Another big criticism of Flint AI and similar platforms is that they may weaken critical thinking skills. Education has traditionally depended on struggle and problem-solving. Students learn by working through difficult concepts, making mistakes, and asking questions. AI can shorten that process dramatically. Instead of wrestling with an idea, students may become accustomed to receiving immediate answers or guided responses. Over time, some educators worry this could reduce independent thinking and creativity.
Privacy concerns add another layer to the debate. AI systems depend on large amounts of user data to function effectively. Even if platforms claim to be secure, many parents and educators remain uneasy about students interacting daily with AI systems that collect information about conversations, assignments, and learning habits. Questions about where this data goes, and who ultimately controls it, remain largely unanswered.
Critics also argue that AI cannot replace the human side of education. A teacher does far more than explain information. Teachers motivate students, recognize emotional struggles, encourage participation, and adapt lessons based on classroom dynamics. AI may simulate conversation, but it cannot fully understand frustration, confidence, or curiosity in the same way a human teacher can. Some researchers warn that schools risk treating education as a technical problem instead of a human experience.
Even supporters of Flint AI acknowledge that there are risks if the technology is overused. AI can be helpful for brainstorming, tutoring, or reviewing concepts, but many educators believe it should remain a supplement, not a replacement, for traditional learning methods. The challenge for schools will be finding a balance between embracing innovation and protecting the skills students still need to develop on their own.

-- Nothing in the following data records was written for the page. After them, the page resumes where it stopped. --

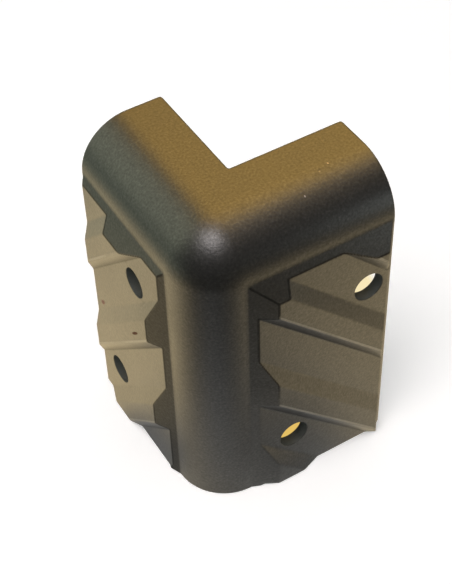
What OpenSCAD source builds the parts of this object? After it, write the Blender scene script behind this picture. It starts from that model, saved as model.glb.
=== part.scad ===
// Three-way corner protector for a speaker cabinet: one moulded shell that wraps
// the cabinet's top corner, with a rounded post, two stepped side faces and an
// L-shaped top. The outer corner stands at the front left, the legs run back.

/* [Overall] */
// Length of each leg, from the side face to the leg's far end
leg_l = 60; // [54:1:72]
// Height of the corner, from its foot to the top
height = 100; // [92:1:110]
// Width of the two arms of the top
arm_w = 25.5; // [22:0.5:30]
// Radius of the rounded outer edges and of the corner ball
edge_r = 15; // [12:0.5:18]

/* [Walls] */
// Wall at the screw lands and behind the raised bands
land_wall = 3.5; // [2.5:0.1:4.5]
// Wall of the top
top_wall = 3; // [2:0.1:4]
// Radius of the rounded inner edges
inner_r = 14; // [12:0.5:16]

/* [Stepped side faces] */
// Height of the screw lands above the side plane
land_h = 1.1; // [0.6:0.1:1.6]
// Height of the raised bands above the side plane
band_h = 3.2; // [2.4:0.1:4]
// Angle at which the bands fall away from the post
fall_angle = 45; // [42:0.2:49]
// Pitch of the bands, measured down the post
pitch = 35.5; // [33:0.5:40]
// Length of the ramp above a raised band, down the post
ramp_l = 5.9; // [3:0.1:7]
// Length of a raised band, down the post
band_l = 8.8; // [7:0.2:11]
// Length of the step below a raised band, down the post
step_l = 3.8; // [2:0.1:6]
// Drop of the first screw land's middle below the top rounding
land_drop = 0.5; // [-1:0.1:2]
// Width of the sloping margin along the post, up to the bands
post_margin = 7.5; // [5:0.1:9]
// Height of the sloping margin under the top rounding
top_margin = 7.9; // [6:0.1:10]
// Plain strip at the far end of each leg
end_strip = 0.7; // [0.4:0.1:1.5]
// Width of the bevel between the plain strip and the bands
end_bevel = 2.6; // [1.5:0.1:4]

/* [Screw holes] */
// Diameter of the screw holes
hole_d = 9; // [6:0.1:11]
// Distance of the screw holes below the middle of their lands
hole_drop = 0.4; // [0:0.1:2]
// Distances of the left face's upper and lower hole from the right side plane
left_hole_at = [31.2, 47.5];
// Distances of the right face's upper and lower hole from the left side plane
right_hole_at = [52, 28.8];

/* [Corner radii] */
// Radius at the bottom far corner of each leg
foot_r = 1; // [0.5:0.5:5]
// Radius at the inner end corners of the top arms
arm_r = 0.7; // [0.3:0.1:3]
// Radius in the notch between the top arms
notch_r = 0.6; // [0.4:0.2:3]

/* [Hidden] */
$fn = 96;
over = 1;
seat = land_wall - land_h;
round_top = height - edge_r;
land_l = pitch - ramp_l - band_l - step_l;
lean = cos(fall_angle);
reach = height + leg_l;
first = -3;
last = ceil((height + leg_l) / pitch);
// Screw land of each hole, counted down from the land nearest the top rounding
left_land = [0, 1];
right_land = [0, 2];
centre = (leg_l - band_h) / 2;

// Middle of a screw land, measured down the post from the end of the top rounding
function land_mid(phase, n) = land_drop + (phase + n) * pitch;

// Height of a screw hole that lies along a leg on a screw land
function hole_z(phase, n, along) =
    round_top - land_mid(phase, n) - hole_drop - tan(fall_angle) * (along - edge_r);

// Outline of the bands in the plane across them, deep enough to join the body
function band_outline(phase) = concat(
    [[(land_mid(phase, last) + land_l / 2) * lean, -edge_r]],
    [[(land_mid(phase, first) + land_l / 2) * lean, -edge_r]],
    [for (n = [first : last - 1], p = [
        [0, land_h],
        [ramp_l, band_h],
        [ramp_l + band_l, band_h],
        [ramp_l + band_l + step_l, land_h]
    ]) [(land_mid(phase, n) + land_l / 2 + p[0]) * lean, p[1]]],
    [[(land_mid(phase, last) + land_l / 2) * lean, land_h]]
);

// Bands of one face as a long prism, falling away from the post
module band_prism(phase) {
    translate([edge_r, 0, round_top])
        rotate([180, 90 + fall_angle, 0])
            linear_extrude(2 * reach, center = true)
                polygon(band_outline(phase));
}

// Margins along the post and at the leg's far end, as a prism that stands on z
module post_prism(foot) {
    far = leg_l - end_strip;
    translate([0, 0, foot])
        linear_extrude(height)
            polygon([
                [edge_r, edge_r],
                [edge_r, 0],
                [edge_r + post_margin, -band_h],
                [far - end_bevel, -band_h],
                [far, 0],
                [far, edge_r]
            ]);
}

// Margin under the top rounding, as a prism that lies along the leg
module top_prism(foot) {
    rotate([90, 0, 90])
        linear_extrude(leg_l)
            polygon([
                [edge_r, round_top],
                [0, round_top],
                [-band_h, round_top - top_margin],
                [-band_h, foot],
                [edge_r, foot]
            ]);
}

// Stepped relief of the face that looks towards -y
module relief(phase, foot = 0) {
    intersection() {
        band_prism(phase);
        post_prism(foot);
        top_prism(foot);
    }
}

// Relief of both faces, moved inwards by a wall for the hollow behind it. The
// right face's bands start half a pitch higher than the left face's.
module both_reliefs(foot = 0, inset = 0) {
    translate([0, inset, 0]) relief(-0.5, foot);
    mirror([1, -1, 0]) translate([0, inset, 0]) relief(0, foot);
}

// Block with three rounded edges that meet in a ball at its upper front corner
module rounded_block(side, top, r, length, foot) {
    mid = side + r;
    high = top - r;
    translate([mid, mid, high]) sphere(r);
    translate([mid, mid, foot]) cylinder(h = high - foot, r = r);
    translate([mid, mid, high]) rotate([0, 90, 0]) cylinder(h = length - mid, r = r);
    translate([mid, mid, high]) rotate([-90, 0, 0]) cylinder(h = length - mid, r = r);
    translate([mid, mid, foot]) cube([length - mid, length - mid, top - foot]);
    translate([mid, side, foot]) cube([length - mid, r, high - foot]);
    translate([side, mid, foot]) cube([r, length - mid, high - foot]);
}

// Opening between the top arms, with its inner corner rounded
module notch() {
    side = leg_l + over - arm_w;
    translate([arm_w, arm_w, -over])
        linear_extrude(height + 2 * over) {
            translate([notch_r, notch_r]) circle(notch_r);
            translate([notch_r, 0]) square([side - notch_r, side]);
            translate([0, notch_r]) square([side, side - notch_r]);
        }
}

// Sliver that rounds an outer corner at the origin, along z
module corner_trim(r, length) {
    linear_extrude(length)
        difference() {
            translate([-r, -r]) square(r + over);
            translate([-r, -r]) circle(r);
        }
}

// Rounding of the far bottom corner of the leg that runs along x
module foot_trim() {
    translate([leg_l, leg_l, 0])
        rotate([90, 0, 0])
            mirror([0, 1, 0])
                corner_trim(foot_r, leg_l + 2 * band_h);
}

// Rounding of the inner end corner of the top arm that runs along x
module arm_trim() {
    translate([leg_l, arm_w, -over]) corner_trim(arm_r, height + 2 * over);
}

// Screw holes of the face that looks towards -y
module screw_holes(places, lands, phase) {
    for (i = [0 : len(places) - 1])
        translate([places[i], edge_r, hole_z(phase, lands[i], places[i])])
            rotate([90, 0, 0])
                cylinder(h = edge_r + band_h + over, d = hole_d);
}

// The one moulded piece, cored out behind the raised bands
module corner_shell() {
    color([0.11, 0.11, 0.11])
        translate([-centre, -centre, 0])
            difference() {
                union() {
                    rounded_block(0, height, edge_r, leg_l, 0);
                    both_reliefs();
                }
                rounded_block(seat, height - top_wall, inner_r, leg_l + over, -over);
                both_reliefs(-over, land_wall);
                notch();
                foot_trim();
                arm_trim();
                mirror([1, -1, 0]) foot_trim();
                mirror([1, -1, 0]) arm_trim();
                screw_holes(right_hole_at, right_land, -0.5);
                mirror([1, -1, 0]) screw_holes(left_hole_at, left_land, 0);
            }
}

corner_shell();
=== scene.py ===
"""Moulded corner protector of a speaker cabinet, built and dressed in Blender.

The corner is one black plastic moulding: a rounded post, two side faces with
diagonal raised bands, four screw holes and an L-shaped top. Its mesh is worked
out from the same sizes as the solid model, with the small moulded radii that
soften every crease and rim.

The moulding's sizes are in millimetres in the corner's own frame, which has the
sharp outer corner on the z axis. They become metres in the shared frame when the
mesh is made. Camera, lamps, floor and specks are placed in the shared frame.
"""
from __future__ import annotations

import logging
import math
from collections.abc import Callable, Sequence
from dataclasses import dataclass, field
from enum import Enum
from typing import Union

import bmesh
import bpy
import numpy as np
from mathutils import Matrix, Vector

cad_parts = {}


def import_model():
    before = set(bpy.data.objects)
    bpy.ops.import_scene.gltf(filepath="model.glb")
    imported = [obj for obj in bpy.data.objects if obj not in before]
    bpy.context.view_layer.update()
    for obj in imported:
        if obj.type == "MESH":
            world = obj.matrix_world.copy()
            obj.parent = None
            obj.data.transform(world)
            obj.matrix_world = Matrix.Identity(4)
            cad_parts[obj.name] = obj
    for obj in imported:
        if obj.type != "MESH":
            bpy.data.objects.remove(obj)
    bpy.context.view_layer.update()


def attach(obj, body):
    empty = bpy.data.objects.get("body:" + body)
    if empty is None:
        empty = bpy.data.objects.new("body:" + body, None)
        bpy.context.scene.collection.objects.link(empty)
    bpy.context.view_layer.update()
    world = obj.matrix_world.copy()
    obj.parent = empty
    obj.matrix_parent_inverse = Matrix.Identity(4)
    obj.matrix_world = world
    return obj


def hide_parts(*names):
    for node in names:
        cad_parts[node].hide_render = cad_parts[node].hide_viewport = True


LOG = logging.getLogger("corner")
METRE = 0.001
TINY = 1e-9
# Angles of the rows of vertices that round an edge.
ROUND_ROWS = np.radians((30, 60, 90))
# The inner skin uses every second station of the outer one.
INNER_STRIDE = 2

Array = np.ndarray
Colour = tuple[float, float, float]
Place = tuple[float, float, float]
# Values at which a share is nought and one, in this order.
Span = tuple[float, float]
Output = bpy.types.NodeSocket
Socket = Union[Output, float, Colour]


class Face(Enum):
    """Side faces of the corner, with the phase of their bands in pitches."""

    LEFT = 0.0
    RIGHT = -0.5

    def place(self, along: Array, depth: Array, height: Array) -> Array:
        """Place points given along the leg, behind the side plane and above the feet."""
        x, y = (along, depth) if self is Face.RIGHT else (depth, along)
        return np.stack(np.broadcast_arrays(x, y, height), axis=-1)


class Side(Enum):
    """Skins of the moulding."""

    OUTER = "outer"
    INNER = "inner"


def passage(value: Array, span: Span) -> Array:
    """Give a value's straight passage from nought to one over a span."""
    low, high = span
    return np.clip((value - low) / (high - low), 0, 1)


def stretch(value: Array, settled: float, start: float, goal: float) -> Array:
    """Stretch values past the settled place, so that the start moves to its goal."""
    share = (value - settled) / (start - settled)
    return np.where(share > 0, settled + share * (goal - settled), value)


def round_corner(first: Array, second: Array, middle: Sequence[float], ways: Sequence[int],
                 most: float = math.inf, fade: Span | None = None) -> tuple[Array, Array]:
    """Move the points of a corner onto circles round its middle.

    Args:
        first: first coordinates.
        second: second coordinates.
        middle: middle of the rounding.
        ways: which way the corner lies from it, each 1 or -1.
        most: largest circle.
        fade: circle that doesn't move yet and circle that moves in full.

    Returns:
        The moved coordinates.
    """
    a, b = ways[0] * (first - middle[0]), ways[1] * (second - middle[1])
    reach = np.maximum(a, b)
    share = np.minimum(reach, most) / np.maximum(np.hypot(a, b), TINY)
    if fade is not None:
        share = 1 - passage(reach, fade) * (1 - share)
    beyond = (a > 0) & (b > 0)
    first = np.where(beyond, middle[0] + ways[0] * a * share, first)
    return first, np.where(beyond, middle[1] + ways[1] * b * share, second)


def soft_ramp(value: Array, soft: float) -> Array:
    """Give a ramp that rises one to one above nought, with its foot rounded."""
    rounded = (value + soft) ** 2 / (4 * soft)
    return np.where(value < -soft, 0.0, np.where(value > soft, value, rounded))


def soft_least(first: Array, second: Array, soft: float) -> Array:
    """Give the lesser of two heights, with the crease between them rounded.

    Args:
        first: heights of one surface.
        second: heights of the other.
        soft: difference in height over which the crease is rounded.

    Returns:
        The rounded lesser height, never under nought for heights over it.
    """
    width = np.minimum(soft, np.maximum(first, second)) + TINY
    share = np.clip(width - np.abs(first - second), 0, None) / width
    return np.minimum(first, second) - share ** 2 * width / 4


@dataclass(frozen=True)
class BodySizes:
    """Main sizes of the moulding."""

    leg: float = 60.0
    height: float = 100.0
    arm: float = 25.5
    edge_radius: float = 15.0
    inner_radius: float = 14.0
    seat: float = 2.4
    top_wall: float = 3.0
    foot_radius: float = 1.0
    arm_radius: float = 0.7
    notch_radius: float = 0.6
    rim: float = 0.45

    @property
    def round_top(self) -> float:
        """Height at which the top rounding starts."""
        return self.height - self.edge_radius


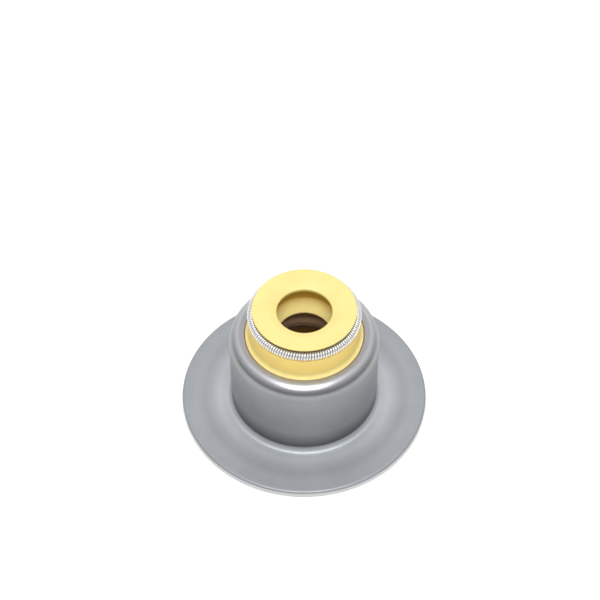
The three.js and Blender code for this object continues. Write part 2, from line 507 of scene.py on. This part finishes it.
for polygon in spring_mesh.polygons:
    polygon.use_smooth = True
garter_spring = bpy.data.objects.new("garter_spring_wound", spring_mesh)
bpy.context.scene.collection.objects.link(garter_spring)
garter_spring.data.materials.clear()
garter_spring.data.materials.append(spring_steel())
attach(garter_spring, "root")
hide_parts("garter_spring")


# Table and light. The part stands on a white sheet in a white tent. A small softbox high in
# front makes the highlights, and a fill lamp that no surface mirrors lifts the shade. The tent
# is bright behind the part, and darker behind the camera and at the two sides.
FLOOR_SIDE = 0.6
FLOOR_DROP = 0.02 * MM              # keeps the sheet just clear of the seat face
SOFTBOX_SIDE = 0.26
SOFTBOX_DISTANCE = 0.6
SOFTBOX_RISE = math.radians(75)
SOFTBOX_POWER = 1.75
FILL_SIDE = 0.3
FILL_DISTANCE = 0.6
FILL_RISE = math.radians(50)
FILL_POWER = 0.8
TENT_FRONT = 0.32                   # brightness behind the camera
TENT_BACK = 0.95
TENT_FRONT_AT = -0.8                # a ray's own Y at which it meets the front
TENT_BACK_AT = 0.3
TENT_SIDE_LOSS = 0.6                # share of it that is missing straight to the left and right


def white_paper():
    material, _, _, shader, _ = new_material("white_paper")
    shader.inputs["Base Color"].default_value = (*grey(0.95), 1)
    shader.inputs["Roughness"].default_value = 0.9
    return material


def area_lamp(name, side, distance, rise, power):
    """A square lamp in front of the part, turned towards the centre of the seat face."""
    lamp = bpy.data.objects.new(name, bpy.data.lights.new(name, "AREA"))
    lamp.data.shape = "SQUARE"
    lamp.data.size = side
    lamp.data.energy = power
    lamp.location = (0, -distance * math.cos(rise), distance * math.sin(rise))
    lamp.rotation_euler = (math.pi / 2 - rise, 0, 0)
    bpy.context.scene.collection.objects.link(lamp)
    return lamp


def white_tent():
    """A world that is plain white to the camera and lights the part as the tent's walls do."""
    world = bpy.data.worlds.new("white_tent")
    world.use_nodes = True
    nodes = world.node_tree.nodes
    links = world.node_tree.links
    direction = nodes.new("ShaderNodeTexCoord")
    axes = nodes.new("ShaderNodeSeparateXYZ")
    links.new(direction.outputs["Generated"], axes.inputs["Vector"])
    depth = nodes.new("ShaderNodeMapRange")
    depth.inputs["From Min"].default_value = TENT_FRONT_AT
    depth.inputs["From Max"].default_value = TENT_BACK_AT
    depth.inputs["To Min"].default_value = TENT_FRONT
    depth.inputs["To Max"].default_value = TENT_BACK
    links.new(axes.outputs["Y"], depth.inputs["Value"])
    aside = nodes.new("ShaderNodeMath")
    aside.operation = "POWER"
    aside.inputs[1].default_value = 2
    links.new(axes.outputs["X"], aside.inputs[0])
    side_share = nodes.new("ShaderNodeMath")
    side_share.operation = "MULTIPLY_ADD"
    side_share.inputs[1].default_value = -TENT_SIDE_LOSS
    side_share.inputs[2].default_value = 1
    links.new(aside.outputs["Value"], side_share.inputs[0])
    level = nodes.new("ShaderNodeMath")
    level.operation = "MULTIPLY"
    links.new(depth.outputs["Result"], level.inputs[0])
    links.new(side_share.outputs["Value"], level.inputs[1])
    ray = nodes.new("ShaderNodeLightPath")
    strength = nodes.new("ShaderNodeMix")
    strength.data_type = "FLOAT"
    strength.inputs["B"].default_value = 1.0
    links.new(ray.outputs["Is Camera Ray"], strength.inputs["Factor"])
    links.new(level.outputs["Value"], strength.inputs["A"])
    background = nodes["Background"]
    background.inputs["Color"].default_value = (1, 1, 1, 1)
    links.new(strength.outputs["Result"], background.inputs["Strength"])
    return world


floor_bm = bmesh.new()
bmesh.ops.create_grid(
    floor_bm, x_segments=1, y_segments=1, size=FLOOR_SIDE / 2,
    matrix=Matrix.Translation((0, 0, -FLOOR_DROP)),
)
floor_mesh = bpy.data.meshes.new("table_sheet")
floor_bm.to_mesh(floor_mesh)
floor_bm.free()
floor = bpy.data.objects.new("table_sheet", floor_mesh)
bpy.context.scene.collection.objects.link(floor)
floor.data.materials.append(white_paper())

area_lamp("softbox", SOFTBOX_SIDE, SOFTBOX_DISTANCE, SOFTBOX_RISE, SOFTBOX_POWER)
fill = area_lamp("fill", FILL_SIDE, FILL_DISTANCE, FILL_RISE, FILL_POWER)
fill.visible_glossy = False
bpy.context.scene.world = white_tent()
bpy.context.scene.view_settings.view_transform = "Standard"
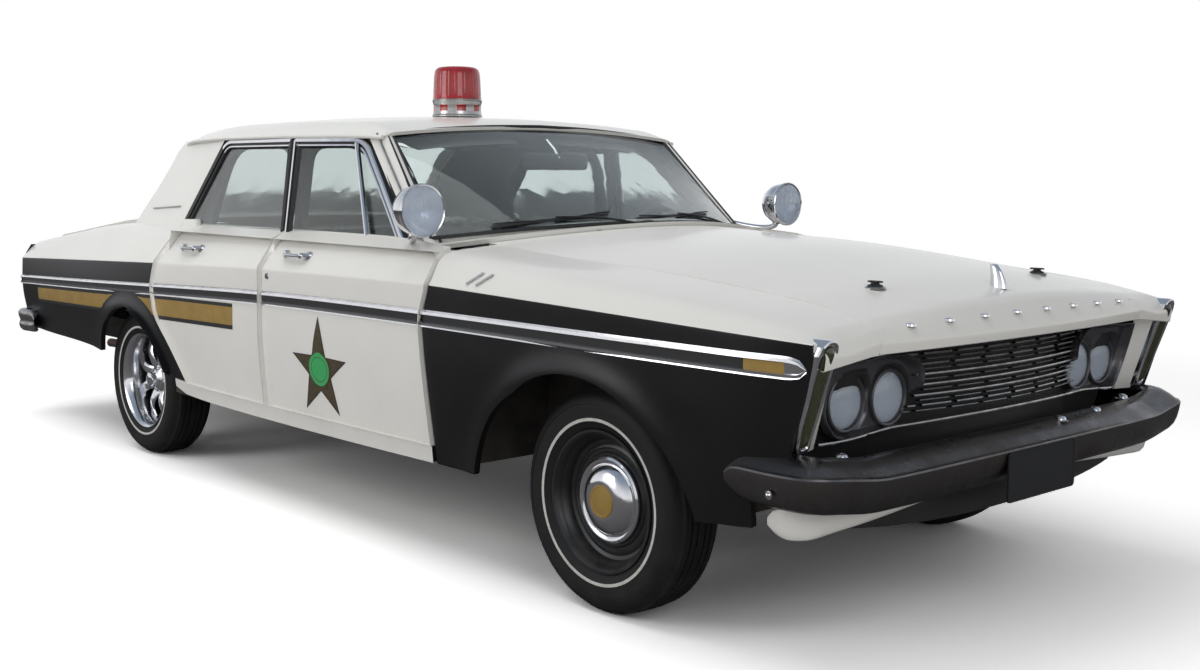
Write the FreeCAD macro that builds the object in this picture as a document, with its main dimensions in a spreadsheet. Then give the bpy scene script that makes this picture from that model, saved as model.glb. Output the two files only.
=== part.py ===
# Police patrol car: a full-size four-door sedan of the early 1960s.
# Millimetres. +X forward, +Y left, +Z up. Origin on the floor, at mid length.
import FreeCAD, Part, Sketcher

import math
import os
import re

V = FreeCAD.Vector
doc = FreeCAD.newDocument("patrol_car")
sheet = doc.addObject("Spreadsheet::Sheet", "Sizes")

# ---------------------------------------------------------------- driving sizes
SIZES = [
    # overall
    ("wheelbase", 2946), ("front_overhang", 870), ("rear_overhang", 1391),
    ("gap", 6), ("seat_gap", 0.3), ("skin", 15), ("glass", 6),
    # wheels and tyres
    ("hub_height", 320), ("tyre_radius", 320), ("tyre_width", 200), ("tread_edge", 28),
    ("shoulder_drop", 14), ("shoulder_edge", 6), ("sidewall_drop", 60), ("bead_in", 22),
    ("rim_radius", 191), ("rim_wall", 10), ("rim_in", 20), ("front_disc_in", 76), ("rear_disc_in", 92),
    ("cap_radius", 122), ("cap_in", 24), ("hub_radius", 55), ("hub_in", 38),
    ("front_wheel_y", 756), ("rear_wheel_y", 752),
    ("front_arch_radius", 463), ("front_arch_drop", 97), ("front_arch_back", 15),
    ("rear_arch_radius", 405), ("rear_arch_drop", 75), ("rear_arch_ahead", 60),
    # body side
    ("sill_top", 383), ("sill_bottom", 325), ("sill_half", 905), ("belt", 1008), ("rail", 1352),
    ("door_inner_y", 790), ("door_front", -690), ("post", 1241), ("door_step", 25),
    ("frame_width", 38), ("leg_share", 1.35), ("frame_depth", 30), ("tail_face", 1330),
    # front end
    ("hood_half", 655), ("hood_rear", -560), ("hood_rear_side", -740), ("hood_thick", 22),
    ("nose_centre", 843), ("nose_side", 800), ("lip_bottom", 808),
    ("nose_turn", 822), ("nose_rise", 110), ("nose_lean", 77),
    ("face_centre", 842), ("face_side", 715), ("face_half", 741),
    ("face_top", 800), ("face_bottom", 565), ("face_rake", 40), ("bar_count", 10), ("bar_height", 6),
    ("grille_half", 360), ("lamp_radius", 73), ("lamp_edge", 110), ("lamp_pitch", 159),
    ("lamp_height", 664), ("lamp_x", 700), ("support_x", 610), ("support_thick", 20),
    # bumpers and plate
    ("bumper_side_y", 936), ("bumper_top", 545), ("bumper_bottom", 425), ("bumper_depth", 95),
    ("rear_bumper_side_y", 900), ("rear_bumper_top", 535), ("rear_bumper_bottom", 425),
    ("rear_bumper_depth", 40), ("valance_side_y", 885), ("valance_bottom", 350), ("valance_depth", 30),
    ("plate_thick", 6), ("plate_half", 170), ("plate_bottom", 335), ("plate_top", 505),
    ("tail_lamp_y", 710), ("tail_lamp_height", 700), ("tail_lamp_radius", 45), ("tail_lamp_depth", 20),
    # greenhouse
    ("shield_base", -690), ("shield_corner", -985), ("shield_foot", -930), ("shield_foot_y", 741),
    ("shield_top", -1268), ("shield_top_y", 678), ("wall_thick", 34),
    ("backlight_base", -340), ("backlight_foot", -190), ("backlight_foot_y", 722),
    ("backlight_top", 218), ("backlight_head", 258), ("backlight_head_y", 676), ("lid_front", -570),
    # floor and cabin
    ("floor_top", 340), ("floor_sheet", 25), ("trunk_floor", 480), ("firewall", -640), ("tunnel_half", 156),
    ("tunnel_top", 476), ("seat_base", 620), ("seat_top", 940), ("seat_back_thick", 100),
    ("front_seat_x", -1250), ("front_seat_depth", 520), ("front_seat_half", 620),
    ("rear_seat_x", 700), ("rear_seat_depth", 520), ("rear_seat_half", 559),
    ("dash_bottom", 760), ("dash_top", 930), ("dash_depth", 220), ("dash_half", 763.7),
    ("steering_y", 370), ("steering_radius", 200), ("steering_tube", 14), ("steering_height", 905),
    ("column_radius", 18), ("column_length", 250),
    # running gear
    ("engine_half", 230), ("engine_bottom", 330), ("engine_top", 860), ("engine_length", 840),
    ("cleaner_radius", 170), ("cleaner_height", 55),
    ("tank_half", 300), ("tank_bottom", 260), ("tank_ahead", -450), ("tank_length", 700),
    ("kingpin_y", 640), ("pin_radius", 12), ("upright_half", 20), ("upright_bottom", 230), ("upright_height", 195),
    ("drum_radius", 135), ("drum_width", 50), ("stub_radius", 22),
    ("axle_radius", 38), ("diff_radius", 140), ("spring_half", 700), ("spring_y", 495), ("spring_width", 50),
    # beacon
    ("beacon_x", -1783), ("beacon_radius", 97), ("beacon_base_height", 62), ("beacon_dome_height", 138),
    ("beacon_seat", 1445.3), ("beacon_taper", 14), ("beacon_flange", 4),
]
for line, (name, value) in enumerate(SIZES, 1):
    sheet.set("A%d" % line, name)
    sheet.set("B%d" % line, str(value))
    sheet.setAlias("B%d" % line, name)
doc.recompute()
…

Our school’s decision to adopt Flint AI reflects a much larger shift happening in education nationwide. Artificial intelligence is becoming part of everyday learning whether schools fully embrace it or not. However, just because technology is available does not automatically mean it improves education. As students and teachers continue experimenting with AI in the classroom, the most important discussion may not be what AI can do, but what students could lose if schools become too dependent on it.